Object modeling scripts
★ ★ ★
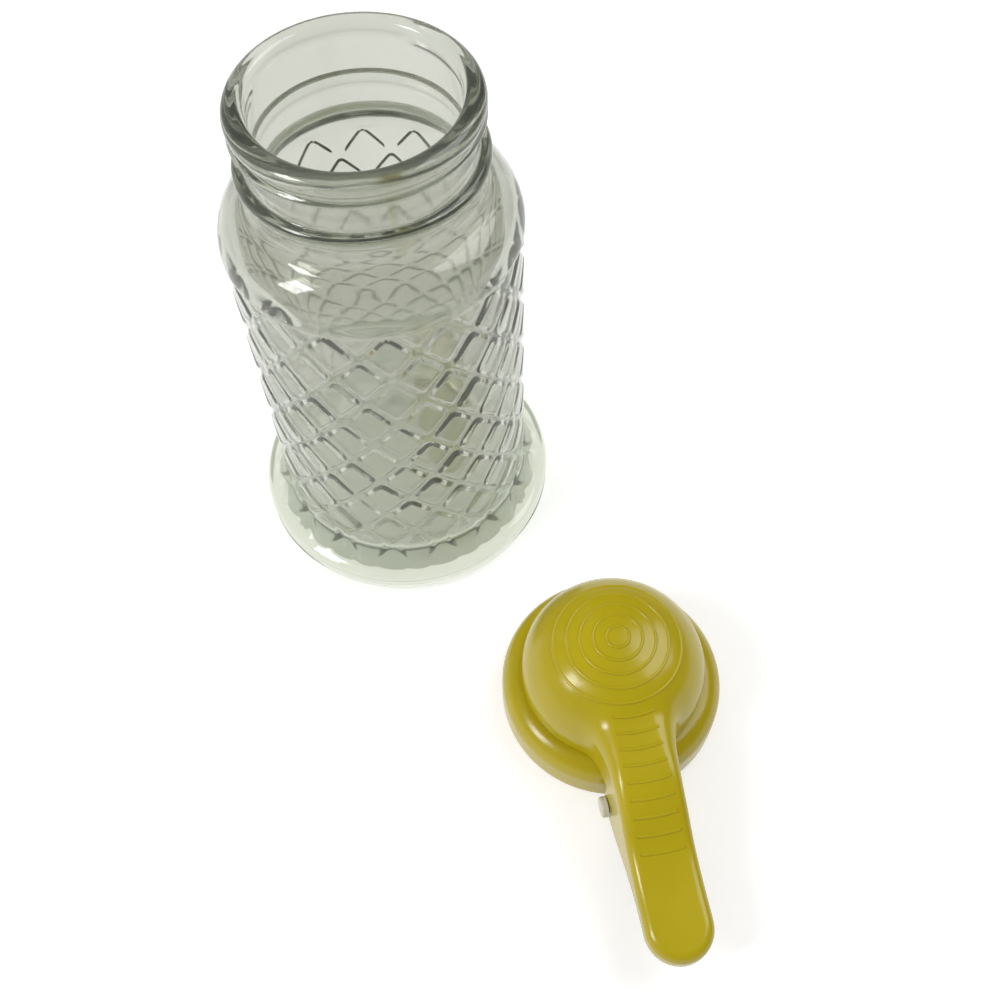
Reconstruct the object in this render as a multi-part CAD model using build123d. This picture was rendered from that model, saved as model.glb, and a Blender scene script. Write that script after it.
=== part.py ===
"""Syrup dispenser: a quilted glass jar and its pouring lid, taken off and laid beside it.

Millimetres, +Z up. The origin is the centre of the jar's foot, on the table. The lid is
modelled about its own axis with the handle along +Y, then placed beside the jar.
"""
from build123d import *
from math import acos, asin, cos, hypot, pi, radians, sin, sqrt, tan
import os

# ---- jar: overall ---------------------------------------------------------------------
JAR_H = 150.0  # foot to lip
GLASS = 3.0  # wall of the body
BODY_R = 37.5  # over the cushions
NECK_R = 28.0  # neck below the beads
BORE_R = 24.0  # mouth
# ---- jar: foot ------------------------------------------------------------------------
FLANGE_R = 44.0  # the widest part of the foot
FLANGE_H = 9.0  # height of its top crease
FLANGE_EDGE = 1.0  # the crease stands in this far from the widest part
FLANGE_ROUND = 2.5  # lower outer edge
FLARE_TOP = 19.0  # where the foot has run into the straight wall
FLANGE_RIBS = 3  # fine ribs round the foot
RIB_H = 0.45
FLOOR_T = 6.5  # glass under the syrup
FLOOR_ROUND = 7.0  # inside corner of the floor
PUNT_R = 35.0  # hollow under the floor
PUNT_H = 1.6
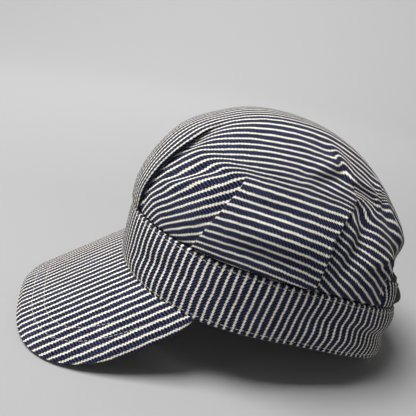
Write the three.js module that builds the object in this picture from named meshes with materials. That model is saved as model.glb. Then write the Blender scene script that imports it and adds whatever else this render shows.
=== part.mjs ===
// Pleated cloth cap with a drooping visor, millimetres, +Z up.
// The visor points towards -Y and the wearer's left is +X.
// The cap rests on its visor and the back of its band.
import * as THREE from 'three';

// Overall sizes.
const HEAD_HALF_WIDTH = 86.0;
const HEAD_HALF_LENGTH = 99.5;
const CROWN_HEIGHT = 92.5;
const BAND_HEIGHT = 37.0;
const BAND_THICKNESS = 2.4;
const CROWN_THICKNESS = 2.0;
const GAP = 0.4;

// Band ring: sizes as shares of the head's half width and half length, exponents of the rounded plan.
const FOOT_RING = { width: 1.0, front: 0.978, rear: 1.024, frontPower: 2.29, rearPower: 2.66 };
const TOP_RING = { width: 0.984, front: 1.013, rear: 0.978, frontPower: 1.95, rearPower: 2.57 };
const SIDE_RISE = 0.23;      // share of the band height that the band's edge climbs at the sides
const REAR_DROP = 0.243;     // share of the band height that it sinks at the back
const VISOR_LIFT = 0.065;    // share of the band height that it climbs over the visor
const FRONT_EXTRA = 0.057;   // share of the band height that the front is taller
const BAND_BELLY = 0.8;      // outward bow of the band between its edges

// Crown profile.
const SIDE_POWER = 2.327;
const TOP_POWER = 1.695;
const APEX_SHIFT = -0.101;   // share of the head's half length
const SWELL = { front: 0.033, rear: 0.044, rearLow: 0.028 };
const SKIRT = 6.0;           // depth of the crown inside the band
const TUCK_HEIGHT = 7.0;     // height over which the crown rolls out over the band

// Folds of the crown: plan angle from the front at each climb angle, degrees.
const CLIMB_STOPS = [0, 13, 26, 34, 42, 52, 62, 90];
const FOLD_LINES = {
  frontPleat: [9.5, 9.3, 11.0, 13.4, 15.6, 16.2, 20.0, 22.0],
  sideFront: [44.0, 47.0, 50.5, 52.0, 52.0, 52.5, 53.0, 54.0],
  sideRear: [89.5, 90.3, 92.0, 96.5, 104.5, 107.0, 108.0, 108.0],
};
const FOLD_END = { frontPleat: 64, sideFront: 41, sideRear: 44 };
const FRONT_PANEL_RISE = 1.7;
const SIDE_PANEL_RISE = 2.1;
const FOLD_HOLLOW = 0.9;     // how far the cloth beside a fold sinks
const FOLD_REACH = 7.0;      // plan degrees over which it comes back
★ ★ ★
[EXERCISE TASK] Copy, please, every line from the start of the entries down to the line that holds "laid beside it.", with both of those lines included and no others.

[FINAL RESULT]
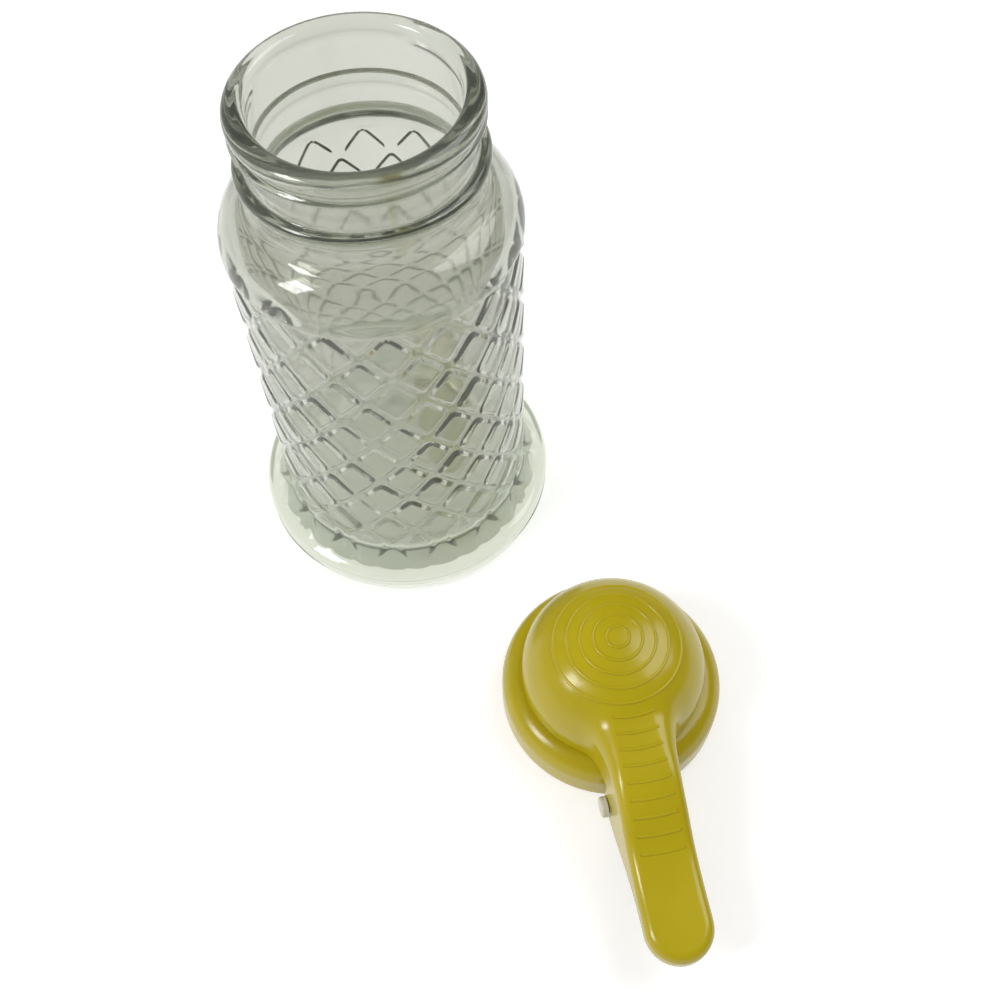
Reconstruct the object in this render as a multi-part CAD model using build123d. This picture was rendered from that model, saved as model.glb, and a Blender scene script. Write that script after it.
=== part.py ===
"""Syrup dispenser: a quilted glass jar and its pouring lid, taken off and laid beside it.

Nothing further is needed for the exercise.